* [To be done] Your task is to copy each line that has the word "continues".

* [Material provided]
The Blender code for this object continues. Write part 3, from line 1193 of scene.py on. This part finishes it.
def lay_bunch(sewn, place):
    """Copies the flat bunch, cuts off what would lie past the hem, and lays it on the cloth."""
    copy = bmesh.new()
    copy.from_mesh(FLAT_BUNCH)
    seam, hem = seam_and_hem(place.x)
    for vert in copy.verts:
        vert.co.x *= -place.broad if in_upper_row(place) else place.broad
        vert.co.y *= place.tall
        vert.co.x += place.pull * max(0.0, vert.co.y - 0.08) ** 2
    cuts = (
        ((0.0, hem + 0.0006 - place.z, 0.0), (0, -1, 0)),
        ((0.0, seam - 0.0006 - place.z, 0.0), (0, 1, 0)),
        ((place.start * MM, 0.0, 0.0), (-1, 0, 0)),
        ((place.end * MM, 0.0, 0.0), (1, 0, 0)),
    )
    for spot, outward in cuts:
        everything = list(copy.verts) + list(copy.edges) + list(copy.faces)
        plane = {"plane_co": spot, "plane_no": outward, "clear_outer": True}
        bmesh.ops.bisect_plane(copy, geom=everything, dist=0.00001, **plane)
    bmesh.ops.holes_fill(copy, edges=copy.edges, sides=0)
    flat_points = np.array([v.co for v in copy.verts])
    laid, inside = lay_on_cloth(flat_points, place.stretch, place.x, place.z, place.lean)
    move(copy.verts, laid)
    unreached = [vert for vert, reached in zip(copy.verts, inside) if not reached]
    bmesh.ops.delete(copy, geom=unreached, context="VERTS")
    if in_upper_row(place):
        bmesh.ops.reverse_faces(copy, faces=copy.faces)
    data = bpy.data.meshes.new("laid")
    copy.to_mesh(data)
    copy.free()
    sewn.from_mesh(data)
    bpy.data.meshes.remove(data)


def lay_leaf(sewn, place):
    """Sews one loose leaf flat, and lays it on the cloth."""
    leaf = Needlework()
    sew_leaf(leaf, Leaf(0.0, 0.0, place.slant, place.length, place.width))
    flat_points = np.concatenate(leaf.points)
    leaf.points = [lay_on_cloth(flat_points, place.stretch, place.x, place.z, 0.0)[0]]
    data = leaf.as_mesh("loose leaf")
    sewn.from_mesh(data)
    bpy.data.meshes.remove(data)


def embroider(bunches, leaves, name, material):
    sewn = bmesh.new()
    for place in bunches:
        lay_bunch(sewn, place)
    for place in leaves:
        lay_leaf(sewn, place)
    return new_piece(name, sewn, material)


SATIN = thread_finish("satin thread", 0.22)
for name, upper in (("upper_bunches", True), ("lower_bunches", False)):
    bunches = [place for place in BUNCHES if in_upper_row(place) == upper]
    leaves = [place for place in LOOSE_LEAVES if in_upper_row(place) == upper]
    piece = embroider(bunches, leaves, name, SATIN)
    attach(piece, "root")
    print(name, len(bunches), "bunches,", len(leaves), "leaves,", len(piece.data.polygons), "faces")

---

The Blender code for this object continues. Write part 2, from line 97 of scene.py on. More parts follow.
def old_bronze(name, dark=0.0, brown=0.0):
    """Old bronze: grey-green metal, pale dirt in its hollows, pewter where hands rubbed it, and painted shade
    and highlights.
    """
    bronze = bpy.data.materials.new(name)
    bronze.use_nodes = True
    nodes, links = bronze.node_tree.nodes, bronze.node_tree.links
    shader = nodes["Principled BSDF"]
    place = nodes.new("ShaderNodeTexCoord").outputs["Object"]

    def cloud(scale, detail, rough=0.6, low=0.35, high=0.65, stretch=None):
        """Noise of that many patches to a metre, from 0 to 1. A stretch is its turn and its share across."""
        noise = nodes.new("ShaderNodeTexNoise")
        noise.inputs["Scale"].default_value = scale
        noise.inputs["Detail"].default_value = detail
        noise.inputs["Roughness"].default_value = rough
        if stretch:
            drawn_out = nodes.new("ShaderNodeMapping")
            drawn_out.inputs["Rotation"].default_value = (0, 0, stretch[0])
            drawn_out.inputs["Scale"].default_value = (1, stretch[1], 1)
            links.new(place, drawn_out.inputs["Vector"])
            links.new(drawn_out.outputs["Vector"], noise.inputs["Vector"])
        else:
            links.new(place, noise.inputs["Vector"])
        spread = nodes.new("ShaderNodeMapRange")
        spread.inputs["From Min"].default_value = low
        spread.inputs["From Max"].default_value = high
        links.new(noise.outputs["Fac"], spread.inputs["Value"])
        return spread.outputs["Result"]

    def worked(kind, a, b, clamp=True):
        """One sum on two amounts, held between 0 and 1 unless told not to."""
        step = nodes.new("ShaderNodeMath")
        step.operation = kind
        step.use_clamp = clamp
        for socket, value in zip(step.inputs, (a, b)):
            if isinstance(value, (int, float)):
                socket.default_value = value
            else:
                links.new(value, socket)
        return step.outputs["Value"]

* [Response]
The Blender code for this object continues. Write part 3, from line 1193 of scene.py on. This part finishes it.
The Blender code for this object continues. Write part 2, from line 97 of scene.py on. More parts follow.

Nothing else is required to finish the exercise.